4“Mad Max: Fury Road” (2015)
dir: George Miller
The rare massive franchise sequel that also became an awards’ darling, George Miller defied the odds with his lively incarnation of “Mad Max.” “Mad Max: Fury Road” is an absolute juggernaut of a visual experience that captivates on every element. Tom Hardy, Charlize Theron, and company are caught up in giant set pieces, with cautionary stunts. The result is impossible to argue against. Nothing else looks like this in the history of the medium.
dir: Paul Feig
One of the funniest comedies of the last 25 years, “Bridesmaids” proved that laugh riots can be awards vehicles as well. Melissa McCarthy scored her first Academy Award nomination in Best Supporting Actress for her scene stealing turn, while star/co-writer Kristen Wiig received recognition in the Best Original Screenplay category. Iconic in its comedic set pieces, this took the Judd Apatow formula and showed that women can do raunchy comedy just as well, if not better.

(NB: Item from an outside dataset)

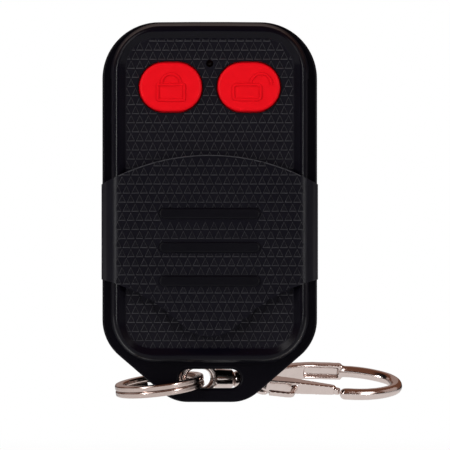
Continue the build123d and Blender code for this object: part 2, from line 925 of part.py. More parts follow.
# The line of the hook, and the planes of the eye and of the hook
yaw = radians(hook_yaw)
fall = radians(hook_fall)
tilt = radians(hook_tilt)
line_dir = Vector(cos(yaw) * cos(fall), sin(yaw) * cos(fall), -sin(fall))
back_dir = Vector(-sin(yaw), cos(yaw), 0)
up_dir = line_dir.cross(back_dir)
across_dir = back_dir * cos(tilt) + up_dir * sin(tilt)
eye_plane = Plane((eye_x, eye_y, eye_z), x_dir=line_dir, z_dir=-back_dir)
post_start = eye_length / 2 - eye_bar / 2
post_end = eye_length / 2 + eye_post_length
hook_origin = eye_plane.origin + line_dir * (post_end + swivel_gap)
hook_plane = Plane(hook_origin, x_dir=line_dir, z_dir=line_dir.cross(across_dir))
swivel_axis = Axis(hook_origin, line_dir)

# Swivel eye: a flat loop, a post, and a riveted pin that turns in the hook
pin_length = swivel_gap + bore_length + swivel_gap / 2
with BuildPart() as swivel_eye:
    with BuildSketch(eye_plane.offset(-eye_thickness / 2)):
        SlotOverall(eye_length, eye_height)
        SlotOverall(
            eye_length - 2 * eye_bar, eye_height - 2 * eye_bar, mode=Mode.SUBTRACT
        )
    extrude(amount=eye_thickness)
    eye_faces = swivel_eye.faces().filter_by(Axis(eye_plane.origin, eye_plane.z_dir))
    fillet(eye_faces.edges(), eye_round)
    with BuildSketch(eye_plane):
        with BuildLine():
            Polyline(
                (post_start, 0),
                (post_start, eye_post_radius - eye_post_chamfer),
                (post_start + eye_post_chamfer, eye_post_radius),
                (post_end - eye_post_chamfer, eye_post_radius),
                (post_end, eye_post_radius - eye_post_chamfer),
                (post_end, eye_pin_radius),
                (post_end + pin_length, eye_pin_radius),
                (post_end + pin_length, eye_head_radius),
                (post_end + pin_length + eye_head_length, eye_head_radius),
                (post_end + pin_length + eye_head_length, 0),
                close=True,
            )
        make_face()
    revolve(axis=swivel_axis)
swivel_eye.part.label = "swivel_eye"
export_step(swivel_eye.part, "parts/swivel_eye.step")

# Snap hook body: collar, forked base, flat spine with a pocket on its inner
# side, and a round rod that turns back to the nose
arc_u = hook_length - hook_rod_radius - hook_tip_radius
side_radius = (
    (arc_u - hook_shoulder_u) ** 2 + hook_half_width**2 - hook_tip_radius**2
) / (2 * (hook_half_width - hook_tip_radius))
side_v = hook_half_width - side_radius
reach = side_radius - hook_tip_radius
join_u = arc_u + hook_tip_radius * (arc_u - hook_shoulder_u) / reach
join_v = -hook_tip_radius * side_v / reach
spine_root_v = (
    hook_half_width
    - spine_radius
    + sqrt(spine_radius**2 - (spine_level_u - spine_start_u) ** 2)
)
pocket_floor_v = hook_half_width - spine_width / 2 + pocket_depth
hook_nose = hook_plane.from_local_coords((hook_nose_u, -hook_half_width, 0))
with BuildPart() as hook_body:
    with BuildSketch(hook_plane):
        with BuildLine():
            Polyline(
                (0, 0),
                (0, collar_radius),
                (collar_length, collar_radius),
                (collar_length, neck_radius),
                (base_u, neck_radius),
                (base_u, 0),
                close=True,
            )
        make_face()
    revolve(axis=swivel_axis)
    with BuildSketch(hook_plane.offset(-base_height / 2)):
        with Locations((base_u, 0)):
            Circle(base_radius)
        with Locations((gate_pin_u, gate_pin_v)):
            Circle(gate_hub_radius + spring_wall)
        with Locations((spine_start_u, spine_root_v)):
            Circle(spine_width / 2)
        make_hull()
    extrude(amount=base_height)
    base_faces = hook_body.faces().filter_by(Axis(hook_origin, hook_plane.z_dir))
    base_faces = base_faces.sort_by(Axis(hook_origin, hook_plane.z_dir))
    fillet(base_faces[0].edges() + base_faces[-1].edges(), base_round)
    with BuildSketch(hook_plane.offset(-spine_height / 2)):
        with BuildLine():
            RadiusArc(
                (spine_start_u, spine_root_v),
                (spine_level_u, hook_half_width),
                spine_radius,
            )
            Line((spine_level_u, hook_half_width), (spine_end_u, hook_half_width))
        trace(line_width=spine_width)
    extrude(amount=spine_height)
    with BuildLine(hook_plane) as rod_line:
        Line((spine_end_u - rod_bite, hook_half_width), (hook_shoulder_u, hook_half_width))
        RadiusArc(
            (hook_shoulder_u, hook_half_width), (join_u, join_v), side_radius
        )
        ThreePointArc((join_u, join_v), (arc_u + hook_tip_radius, 0), (join_u, -join_v))
        RadiusArc(
            (join_u, -join_v), (hook_shoulder_u, -hook_half_width), side_radius
        )
        Line((hook_shoulder_u, -hook_half_width), (hook_nose_u, -hook_half_width))
    rod_start = Plane(rod_line.line @ 0, x_dir=hook_plane.z_dir, z_dir=rod_line.line % 0)
    with BuildSketch(rod_start):
        Circle(hook_rod_radius)
    sweep(path=rod_line.wires()[0])
    nose_face = hook_body.faces().sort_by_distance(Vertex(*hook_nose))[0]
    fillet(nose_face.edges(), hook_nose_round)
    with BuildSketch(hook_plane.offset(-fork_gap / 2)):
        with Locations((bore_length, fork_top_v)):
            Rectangle(
                hook_nose_u - bore_length,
                hook_half_width,
                align=(Align.MIN, Align.MAX),
            )
    extrude(amount=fork_gap, mode=Mode.SUBTRACT)
    with BuildSketch(hook_plane.offset(-base_height)):
        with Locations((gate_pin_u, gate_pin_v)):
            Circle(gate_pin_radius + gate_pin_fit)
    extrude(amount=2 * base_height, mode=Mode.SUBTRACT)
    with BuildSketch(Plane(hook_origin, z_dir=line_dir)):
        Circle(eye_pin_radius + swivel_clearance)
    extrude(amount=base_u, mode=Mode.SUBTRACT)
    with BuildSketch(hook_plane.offset(-pocket_height / 2)):
        with Locations((spine_end_u - pocket_wall, pocket_floor_v)):
            Rectangle(pocket_length, spine_width, align=(Align.MAX, Align.MAX))
    extrude(amount=pocket_height, mode=Mode.SUBTRACT)
hook_body.part.label = "hook_body"
export_step(hook_body.part, "parts/hook_body.step")

# The spring sits above the lever's hub, inside the fork
spring_base_w = fork_gap / 2 - 2 * spring_gap - spring_height

# Gate lever: an arm that tapers from its hub to its end, a knuckle that rests
# by the nose, and a thumb tab that leaves the arm outwards and runs back
with BuildPart() as gate_lever:
    with BuildSketch(hook_plane.offset(-gate_height / 2)):
        with Locations((gate_pin_u, gate_pin_v)):
            Circle(gate_hub_radius)
        with Locations((gate_heel_u, gate_heel_v)):
            Circle(gate_heel_radius)
        with Locations((gate_end_u, gate_end_v)):
            Circle(gate_end_radius)
        make_hull()
    extrude(amount=gate_height)
    gate_end = gate_end_u + gate_end_radius
    with BuildSketch(Plane(hook_origin, x_dir=line_dir, z_dir=across_dir)):
        with BuildLine():
            Polyline(
                (0, gate_height / 2),
                (gate_taper_u, gate_height / 2),
                (gate_end, gate_end_height / 2),
                (gate_end, -gate_end_height / 2),
                (gate_taper_u, -gate_height / 2),
                (0, -gate_height / 2),
                close=True,
            )
        make_face()
    extrude(amount=hook_half_width, both=True, mode=Mode.INTERSECT)
    with BuildSketch(hook_plane.offset(-knuckle_height / 2)):
        with Locations((knuckle_u, knuckle_v)):
            Circle(knuckle_radius)
    extrude(amount=knuckle_height)
    with BuildSketch(hook_plane.offset(-thumb_height / 2)):
        with BuildLine():
            FilletPolyline(
                (thumb_end_u, thumb_end_v),
                (thumb_bend_u, thumb_bend_v),
                (thumb_join_u, thumb_join_v),
                radius=thumb_thickness,
            )
        trace(line_width=thumb_thickness)
    extrude(amount=thumb_height)
    with BuildSketch(hook_plane.offset(spring_base_w)):
        with Locations((gate_pin_u, gate_pin_v)):
            Circle(lever_relief)
    extrude(amount=gate_height, mode=Mode.SUBTRACT)
    with BuildSketch(hook_plane.offset(-gate_height)):
        with Locations((gate_pin_u, gate_pin_v)):
            Circle(gate_pin_radius + gate_pin_fit)
    extrude(amount=2 * gate_height, mode=Mode.SUBTRACT)
gate_lever.part.label = "gate_lever"
export_step(gate_lever.part, "parts/gate_lever.step")

# Gate pin: a plain rivet with a low head on each side
with BuildPart() as gate_pin:
    with BuildSketch(hook_plane.offset(-base_height / 2)):
        with Locations((gate_pin_u, gate_pin_v)):
            Circle(gate_pin_radius)
    extrude(amount=base_height)
    for side in (-1, 1):
        with BuildSketch(hook_plane.offset(side * base_height / 2)):
            with Locations((gate_pin_u, gate_pin_v)):
                Circle(gate_head_radius)
        extrude(amount=side * gate_head_height)
gate_pin.part.label = "gate_pin"
export_step(gate_pin.part, "parts/gate_pin.step")

# Gate spring: the closed turns of a torsion spring round the pin, with the
# arm that rests in the base
with BuildPart() as gate_spring:
    with BuildSketch(hook_plane.offset(spring_base_w + spring_gap)):
        with Locations((gate_pin_u, gate_pin_v)):
            Circle(spring_radius)
            with Locations((-spring_arm / 2, spring_radius - spring_wall / 2)):
                Rectangle(spring_arm, spring_wall)
            Circle(spring_radius - spring_wall, mode=Mode.SUBTRACT)
    extrude(amount=spring_height)
gate_spring.part.label = "gate_spring"
export_step(gate_spring.part, "parts/gate_spring.step")
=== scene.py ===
# %% [markdown]
# # A pocket remote control with a split ring and a snap hook
#
# The solids come from CAD and stay as they are: this script only dresses
# them. It adds what is too fine for the solids, such as the moulded pattern
# and the padlock outlines, gives every piece a finish made of shader nodes,
# and sets up a plain white studio. All lengths are metres, in the CAD frame:
# X to the right, Z up along the case, and the buttons look towards -Y.

import math

import bmesh
import bpy
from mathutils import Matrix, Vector


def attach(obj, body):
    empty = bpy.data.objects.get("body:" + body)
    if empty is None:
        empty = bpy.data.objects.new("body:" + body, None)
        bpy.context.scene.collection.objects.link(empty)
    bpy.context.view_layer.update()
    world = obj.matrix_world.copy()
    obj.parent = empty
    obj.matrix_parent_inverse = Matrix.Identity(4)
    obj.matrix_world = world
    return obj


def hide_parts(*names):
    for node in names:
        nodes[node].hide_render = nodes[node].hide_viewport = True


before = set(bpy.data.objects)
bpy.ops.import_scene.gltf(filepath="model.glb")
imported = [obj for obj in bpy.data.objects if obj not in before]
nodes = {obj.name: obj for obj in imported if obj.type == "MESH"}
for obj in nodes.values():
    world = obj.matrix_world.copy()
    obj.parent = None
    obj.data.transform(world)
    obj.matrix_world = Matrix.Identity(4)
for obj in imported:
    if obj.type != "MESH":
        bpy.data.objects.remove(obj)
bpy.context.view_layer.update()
MM = 0.001

# %% [markdown]
# ## Writing shader sums in Python
#
# A finish is a small sum over noise patterns, so it reads best as a sum. One
# class wraps a node's output socket, and its operators add the Math nodes. A
# second class holds the tree and adds every other kind of node in one way:
# its type, its settings, then the values or links of its sockets.


# %% A socket that can stand in a sum
class Value:
    """An output socket, with arithmetic that adds Math nodes."""

    def __init__(self, graph, socket):
        self.graph = graph
        self.socket = socket

    def join(self, operation, first, second):
        """Adds one Math node."""
        return self.graph.node(
            "ShaderNodeMath", {"operation": operation}, {0: first, 1: second}
        )

    def __add__(self, other):
        return self.join("ADD", self, other)

    def __radd__(self, other):
        return self.join("ADD", other, self)

    def __rsub__(self, other):
        return self.join("SUBTRACT", other, self)

    def __mul__(self, other):
        return self.join("MULTIPLY", self, other)

    def __rmul__(self, other):
        return self.join("MULTIPLY", other, self)


print("sums of sockets are ready")

# %% A node tree, and a finish
MIX_FACTOR, MIX_FIRST, MIX_SECOND, MIX_RESULT = 0, 6, 7, 2


class Graph:
    """A node tree with one way to add a node."""

    def __init__(self, tree):
        self.tree = tree

    def node(self, kind, settings=None, sockets=None, output=0):
        """Adds a node: its type, its settings, then its sockets' values or links."""
        made = self.tree.nodes.new(kind)
        for name, value in (settings or {}).items():
            setattr(made, name, value)
        for key, value in (sockets or {}).items():
            self.plug(made.inputs[key], value)
        return Value(self, made.outputs[output])

    def plug(self, socket, value):
        """Links a Value to a socket, or sets the socket to a plain value."""
        if isinstance(value, Value):
            self.tree.links.new(value.socket, socket)
        else:
            socket.default_value = value

    def tint(self, mask, low, high):
        """Goes from one colour to another as the mask goes from 0 to 1."""
        low, high = (
            colour if isinstance(colour, Value) else (*colour, 1.0)
            for colour in (low, high)
        )
        return self.node(
            "ShaderNodeMix",
            {"data_type": "RGBA"},
            {MIX_FACTOR: mask, MIX_FIRST: low, MIX_SECOND: high},
            output=MIX_RESULT,
        )

    def step(self, value, start, end):
        """0 below start, 1 above end, and a smooth climb between them."""
        return self.node(
            "ShaderNodeMapRange",
            {"interpolation_type": "SMOOTHSTEP"},
            {"Value": value, "From Min": start, "From Max": end},
        )

    def along(self, axis, vector):
        """One of a vector's three numbers: X, Y or Z."""
        return self.node("ShaderNodeSeparateXYZ", None, {0: vector}, output=axis)

    def ray(self, kind):
        """1 for one kind of ray and 0 for all others."""
        return self.node("ShaderNodeLightPath", output=kind)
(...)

dir: Pete Docter, Bob Peterson
One of Pixar’s most touching adventures, there wasn’t a dry eye to be found when audiences first saw “Up.” The boldness to depict, even if just in the background, family tragedy, loss and grief in the opening sequence of the film is a gamble, but one that paid off. Pixar trusted fans of their work to go along with them for this balloon-tethered ride, and they did. A Best Picture nominee and Best Animated Feature winner at the Oscars, it has become a modern classic in animation.
1“Before Midnight” (2013)
dir: Richard Linklater
Franchises and sequels are commonplace at this point in the year. They’re rarely independent franchises though, so this trilogy has a very special place in cinema. Richard Linklater, along with Julie Delpy and Ethan Hawke, deified the odds in making “Before Midnight” the final installment of their indie series. Watching these characters age, grow, and deal with issues both new and old was enrapturing. The experience is singular and makes it May’s best release ever.